You will never understand JPII if you try to analyze him in political categories.I was on a Mark Shea kick for a while there, then I got off onto, well, I don't remember, but another kick is what I'm betting.
Look. Here's the deal: People continue to be let down by JPII because he doesn't do what they'd do about our crop of bishops: Fire Them All!!! I submit that's basically because they keep thinking that JPII thinks like them, so why doesn't he arrive at their conclusions?
JPII doesn't think like us. Here are some of his fundamental ideas: [...]
Now, it is customary at this point to whine about our helplessness and lack of access to the bureaucratic machinery that elects bishops and assigns priests--as if that's the sole or even the most important form of power wielded in the Church. This is, however, to think politically--precisely the terms in which JPII does not think. And the reason he doesn't think in those terms is because he's right: culture, not politics is much more determinative of how the Church lives. Don't believe that? Then explain how, if the laity are so powerless, a parish like St. Joan's can basically push a bishop like Abp. Flynn around and blow him off? If bishops hold all the cards and laypeople can only cringe and scrape before their almighty outstretched hand, then why do places like Seattle U tell Abp. Brunett to blow it out his ear and go ahead and invite the Jesus Seminar in anyway?

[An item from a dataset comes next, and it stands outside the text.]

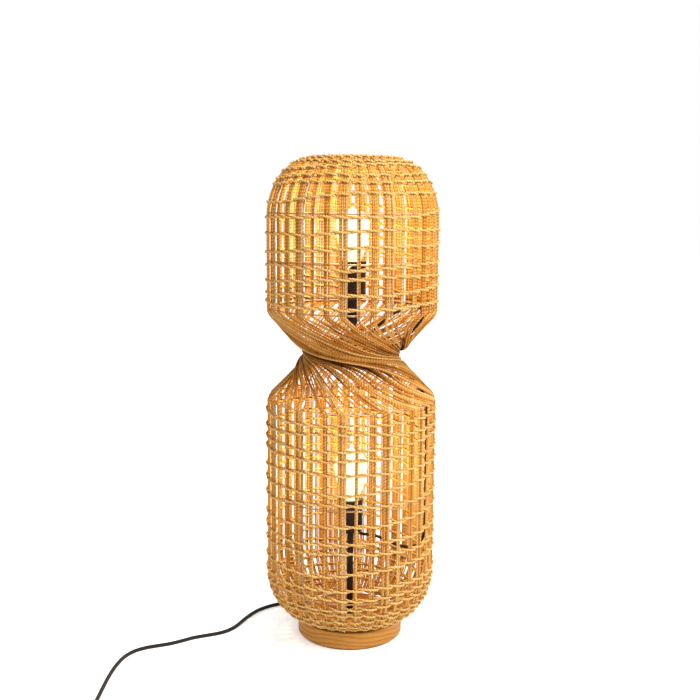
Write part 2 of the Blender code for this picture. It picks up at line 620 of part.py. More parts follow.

This may be one of the most insightful pieces I've read on this. Someone should forward it to Andrew Sullivan. Not that he'd listen, but still.
On the other hand, the always estimable Paul Jaminet (the Brother by the Other Mother, if memory serves) has this:
This is true; but the Vatican should be looking at two things. First, the selection process for bishops is failing if 60% of those promoted to bishop are unwilling to do the job faithfully. Second, Judeo-Christian morals teach not only that decision-makers should resist temptation, but that others should strive to remove temptation from them. (Indeed, Jesus taught us to pray, "Lead us not into temptation," not, "Help us resist temptation.") The structure of the Church gives sole power to bishops, without checks or balances from other authorities and without sharing information with anyone. This structure made sense in the Middle Ages when it was extremely costly to travel more than a few miles and involve others in decision-making; but it tempts bishops to conceal embarrassing acts. It is long past time for canon law to introduce greater information-sharing, review of episcopal actions, and checks upon episcopal authority. The bishops would still retain their apostolic authority to lead, preach, and sanctify; but they would be less likely to sin.I find Shea more compelling, except to note that Jaminet is right: The selection process, or perhaps the culture into which the selected arrive, is badly flawed.
That's all the typing I can manage for now. Back soon.